Trump Debate Flap Throws Republican Party Into Deeper Chaos

As seven Republican presidential contenders squared off here for the final debate before voters begin winnowing the field, Donald Trump presided over his own, separate rally a mile away in front of a packed house of cheering supporters. 

It would be hard to find a more ideal metaphor for the forces tearing asunder the Republican Party. 

For months, Trump has chosen to operate in his own political universe, violating the conventional wisdom that governs presidential campaigns, thumbing his nose at conservative institutions ranging from the Fox News Channel to the National Review and advocating policies at odds with party orthodoxy.

And whether he wins the Iowa caucuses on Monday, Trump’s candidacy promises to continue to upend the established political order as the presidential race intensifies ahead of the Nov. 8 election. Most national opinion polls have him with more than 30 percent of the Republican primary electorate — and those voters are showing little sign of switching to anyone else.

But Ford O’Connell, a Republican strategist who is not aligned with any candidate, said Cruz may be too beholden to the conventional ways to win the nomination. 

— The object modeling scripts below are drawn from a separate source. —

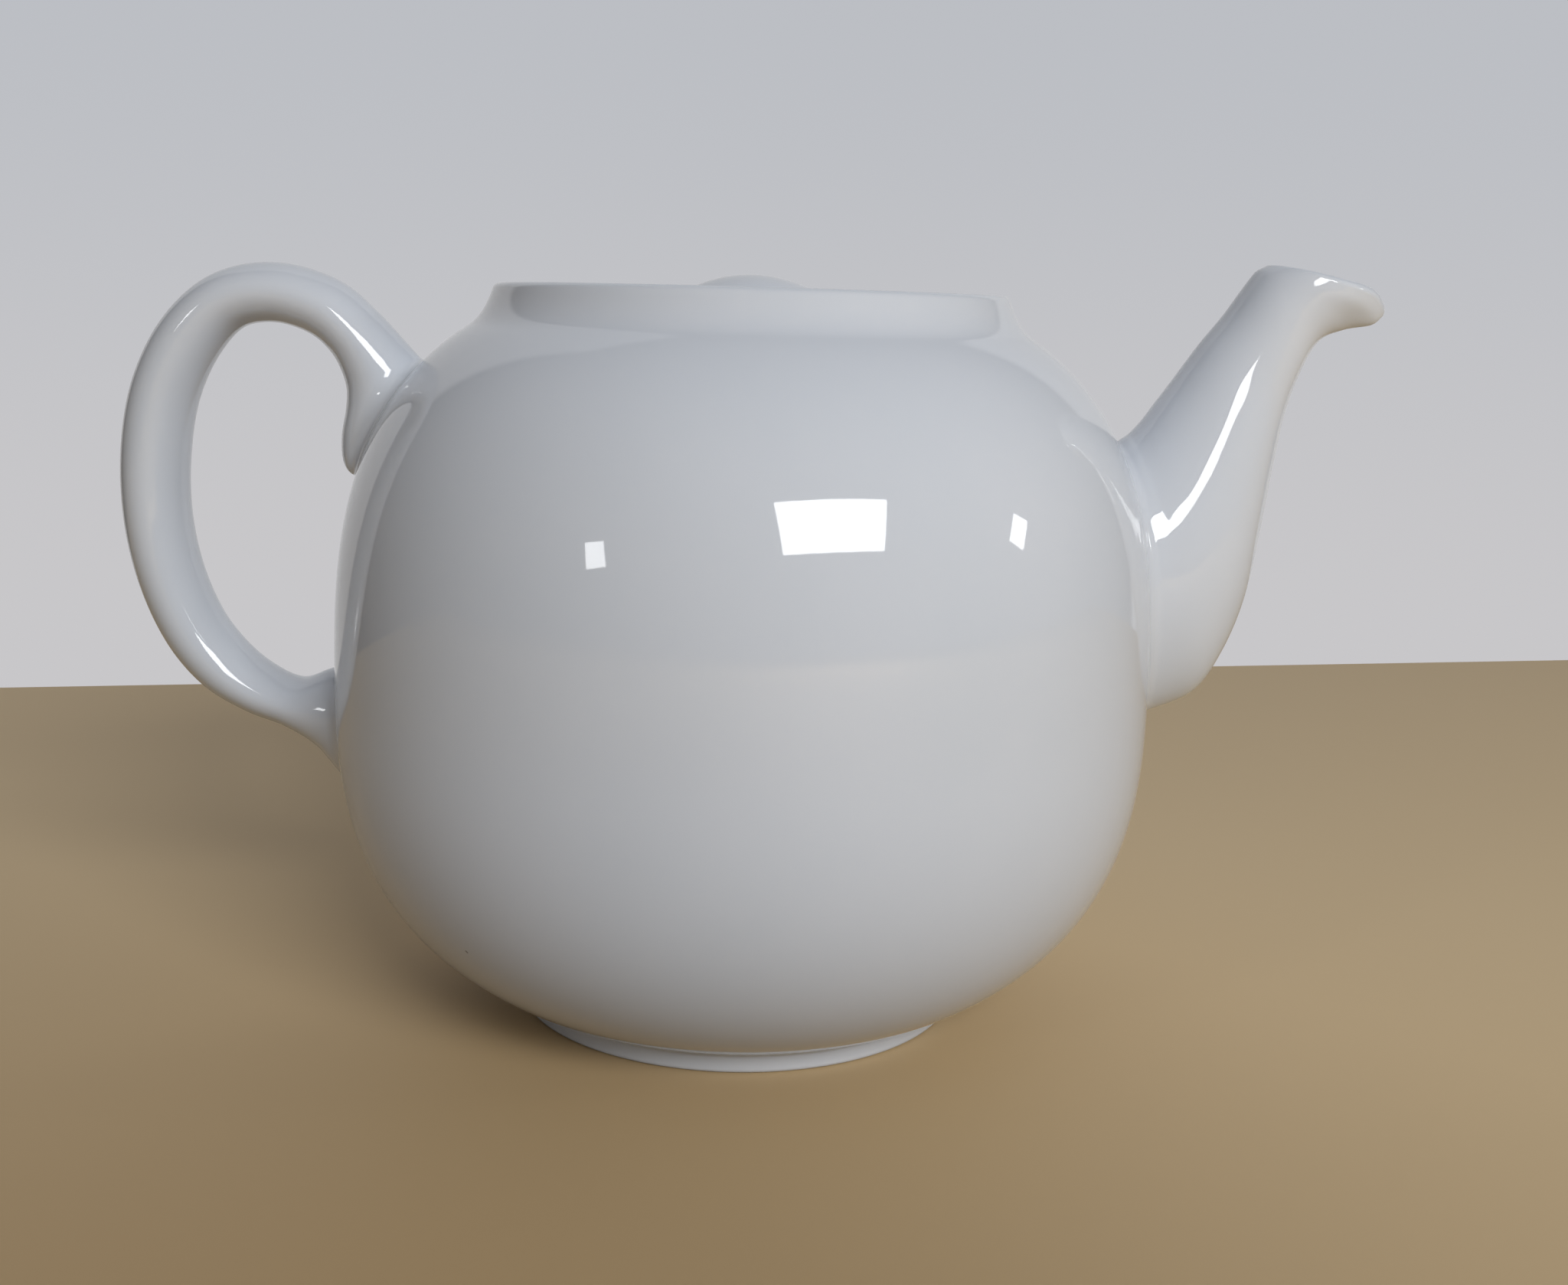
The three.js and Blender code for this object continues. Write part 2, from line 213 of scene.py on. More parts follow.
# Wall as the camera sees it, low and high, and what lights the pot from the wall and from the room
WALL_LOW = (0.578, 0.571, 0.586)
WALL_HIGH = (0.503, 0.518, 0.552)
WALL_LIGHT = (0.60, 0.60, 0.61)
ROOM_LEFT = (0.05, 0.05, 0.055)
ROOM_RIGHT = (0.21, 0.21, 0.22)
CEILING = (0.115, 0.115, 0.125)

# Directions where the room changes: the wall's edges as shares of the way ahead, then heights and sides
WALL_LEFT_EDGE = (-1.2, -1.0)
WALL_RIGHT_EDGE = (1.1, 0.95)
WALL_TOP_EDGE = (2.4, 2.1)
WALL_SLANT = 0.45
WALL_FADE = (-0.17, 0.17)
ROOM_FADE = (-1.0, 1.0)
CEILING_FADE = (0.3, 1.0)
LEAST_AHEAD = 0.001

# Windows: name, centre in metres, way to it, way its width runs, width and height in metres, and watts
DAYLIGHT = (0.97, 0.985, 1.0)
WINDOWS = [
    ("window", (0.597, -1.286, 0.821), (0.172, -0.661, 0.731), (0.959, 0.281, 0.029), (0.789, 0.445), 15.0),
    ("window_right", (1.579, -0.258, 0.56), (1, -0.17, 0), (0.17, 1, -0.85), (0.14, 0.21), 1.0),
    ("window_left", (-1.041, -1.216, 0.56), (-1, -1.11, 0), (0.74, -0.67, 0.3), (0.15, 0.19), 0.9),
]

# Spout stations: x and z at the back, x and z at the front, as shares of the reach and of the rim height.
# Then shares of the half width, of the side edges' lift, of the front's narrowing and of the nose.
SPOUT_STATIONS = [
    (0.520, 0.740, 0.590, 0.405, 0.930, 0.0, 0.0, 0.0),
    (0.590, 0.803, 0.668, 0.428, 0.975, 0.0, 0.0, 0.0),
    (0.611, 0.818, 0.735, 0.456, 0.951, 0.0, 0.0, 0.0),
    (0.631, 0.838, 0.777, 0.513, 0.891, 0.0, 0.0, 0.0),
    (0.648, 0.860, 0.808, 0.589, 0.817, 0.0, 0.0, 0.0),
    (0.668, 0.885, 0.825, 0.679, 0.730, 0.0, 0.0, 0.0),
    (0.691, 0.915, 0.839, 0.774, 0.637, 0.0, 0.0, 0.0),
    (0.717, 0.948, 0.852, 0.848, 0.555, 0.0, 0.0, 0.0),
    (0.747, 0.982, 0.870, 0.902, 0.511, 0.0, 0.0, 0.0),
    (0.773, 1.016, 0.897, 0.949, 0.489, 0.2, 0.05, 0.0),
    (0.786, 1.033, 0.938, 0.967, 0.489, 0.5, 0.2, 0.4),
    (0.796, 1.044, 0.983, 0.975, 0.495, 0.9, 0.3, 0.8),
    (0.810, 1.051, 0.999, 0.986, 0.490, 1.0, 0.4, 1.0),
]
MOUTH_PLACE = len(SPOUT_STATIONS) - 1

# Handle stations: out and up as shares of the reach and of the rim height.
# Then shares of the half depth and of the half width, and the depth line's lean in degrees.
HANDLE_STATIONS = [
    (0.526, 0.767, 2.12, 0.80, 25),
    (0.544, 0.785, 2.21, 0.90, 30),
    (0.560, 0.807, 2.13, 0.97, 34),
    (0.572, 0.834, 1.88, 1.01, 36),
    (0.579, 0.860, 1.46, 1.02, 34),
    (0.592, 0.889, 1.17, 1.01, 37),
    (0.622, 0.927, 0.99, 1.00, 42),
    (0.671, 0.962, 0.98, 1.00, 61),
    (0.745, 0.979, 0.96, 1.00, 87),
    (0.820, 0.966, 0.95, 1.00, 117),
    (0.879, 0.918, 1.01, 1.00, 144),
    (0.921, 0.847, 1.04, 1.00, 163),
    (0.941, 0.764, 1.05, 1.00, 174),
    (0.943, 0.675, 1.03, 1.00, 183),
    (0.926, 0.591, 1.01, 1.00, 196),
    (0.891, 0.516, 0.99, 0.99, 210),
    (0.844, 0.463, 0.96, 0.97, 227),
    (0.789, 0.429, 0.85, 0.96, 242),
    (0.734, 0.410, 0.83, 0.96, 255),
    (0.685, 0.402, 1.31, 1.05, 263),
    (0.640, 0.386, 1.98, 1.25, 265),
    (0.590, 0.378, 2.35, 1.50, 265),
]
HANDLE_END = len(HANDLE_STATIONS) - 1


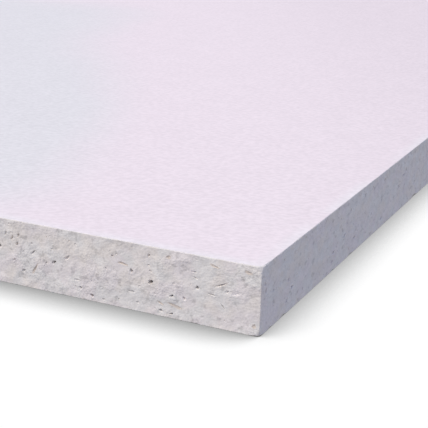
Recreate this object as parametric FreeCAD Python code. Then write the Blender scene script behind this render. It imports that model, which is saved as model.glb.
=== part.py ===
"""Gypsum fibre floor board: one sheet of dry screed board, pressed from gypsum and paper fibre,
sanded to thickness and sawn square on all four edges.

Millimetres, +Z up. The board lies flat: length along X, width along Y, thickness along Z.
The origin is the centre of the underside.
"""

import os

import FreeCAD
import Part

# Driving dimensions
LENGTH = 1200.0  # long side of the sheet
WIDTH = 600.0  # short side of the sheet
THICKNESS = 18.0  # sanded thickness
ARRIS_RADIUS = 0.5  # how far the sawn arrises are worn round


def floor_board():
    """The sheet: a square-edged slab with its underside on Z = 0, and every arris slightly worn."""
    corner = FreeCAD.Vector(-LENGTH / 2, -WIDTH / 2, 0)
    slab = Part.makeBox(LENGTH, WIDTH, THICKNESS, corner)
    return slab.makeFillet(ARRIS_RADIUS, slab.Edges)


PIECES = {"floor_board": floor_board}

os.makedirs("parts", exist_ok=True)
for node, make in PIECES.items():
    piece = make()
    piece.exportStep(f"parts/{node}.step")
    box = piece.BoundBox
    print(
        f"{node}: {box.XLength:.1f} x {box.YLength:.1f} x {box.ZLength:.1f} mm,",
        f"{piece.Volume / 1e9:.6f} m3, valid {piece.isValid()}",
    )
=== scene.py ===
"""A gypsum fibre floor board lying flat on a pale studio floor."""

import math

import bpy
import numpy as np
from mathutils import Matrix, Vector
from mathutils.geometry import delaunay_2d_cdt


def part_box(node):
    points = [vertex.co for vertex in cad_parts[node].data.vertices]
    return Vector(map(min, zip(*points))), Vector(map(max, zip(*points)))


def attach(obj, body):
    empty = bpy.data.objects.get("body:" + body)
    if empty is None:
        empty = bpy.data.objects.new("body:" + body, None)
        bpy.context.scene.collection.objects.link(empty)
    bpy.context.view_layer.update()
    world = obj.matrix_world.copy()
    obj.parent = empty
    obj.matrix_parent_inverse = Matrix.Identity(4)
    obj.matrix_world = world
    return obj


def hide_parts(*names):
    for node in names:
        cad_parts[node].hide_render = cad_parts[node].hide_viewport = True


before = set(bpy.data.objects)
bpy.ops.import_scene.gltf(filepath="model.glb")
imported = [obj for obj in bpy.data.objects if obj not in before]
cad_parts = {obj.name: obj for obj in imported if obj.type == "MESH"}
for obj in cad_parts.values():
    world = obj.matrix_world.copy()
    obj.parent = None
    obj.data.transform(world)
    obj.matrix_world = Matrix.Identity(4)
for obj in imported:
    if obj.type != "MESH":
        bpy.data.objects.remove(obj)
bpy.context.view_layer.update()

# ----------------------------------------------------------------------------------------------
# Outline and worn arrises
# The board is one sheet pressed from wet gypsum and paper fibre, then sawn square on all four
# edges. Handling has rubbed its arrises round and broken small crumbs out of them. The near corner
# is rubbed rounder at its top, and a small piece has been knocked off its foot.
# ----------------------------------------------------------------------------------------------

MM = 0.001  # the shape is worked out in millimetres and written to the mesh in metres

low, high = (np.array(corner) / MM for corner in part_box("floor_board"))
length, width, thickness = high - low

# Each edge runs anticlockwise, seen from above, from its own corner to the next.
# The first starts at the near corner, so the short edge that ends there is the last.
ALONG = np.array([[-1.0, 0.0], [0.0, -1.0], [1.0, 0.0], [0.0, 1.0]])
OUT = np.array([[0.0, 1.0], [-1.0, 0.0], [0.0, -1.0], [1.0, 0.0]])
CORNER = np.array([[high[0], high[1]], [low[0], high[1]], [low[0], low[1]], [high[0], low[1]]])
EDGE_LENGTH = np.array([length, width, length, width])
EDGE_START = np.concatenate([[0.0], np.cumsum(EDGE_LENGTH)])  # girth at which each edge starts
GIRTH = EDGE_START[-1]
FRONT = 3  # the short edge that ends at the near corner

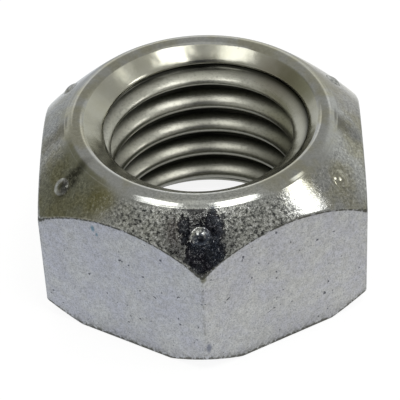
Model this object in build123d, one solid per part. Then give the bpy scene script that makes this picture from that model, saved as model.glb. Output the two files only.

“What resonates (for voters) is not just Trump’s bravado, it’s that the everyday man thinks he’s fighting for him,” O’Connell said. “Cruz assumes being a conservative means an ideological checklist. For a lot of others in the party, or for some who have left the party, it’s more of a feeling.”

And if Trump loses next Monday in Iowa — he is locked in a close race with Cruz in the state — polls show him with large leads in New Hampshire and South Carolina, the next states to hold nominating contests. 

"This is not something that fits into some nice little tight box. That is the beauty of Trump," O'Connell said. "I think he could be the nominee. And I think he could actually win the presidency."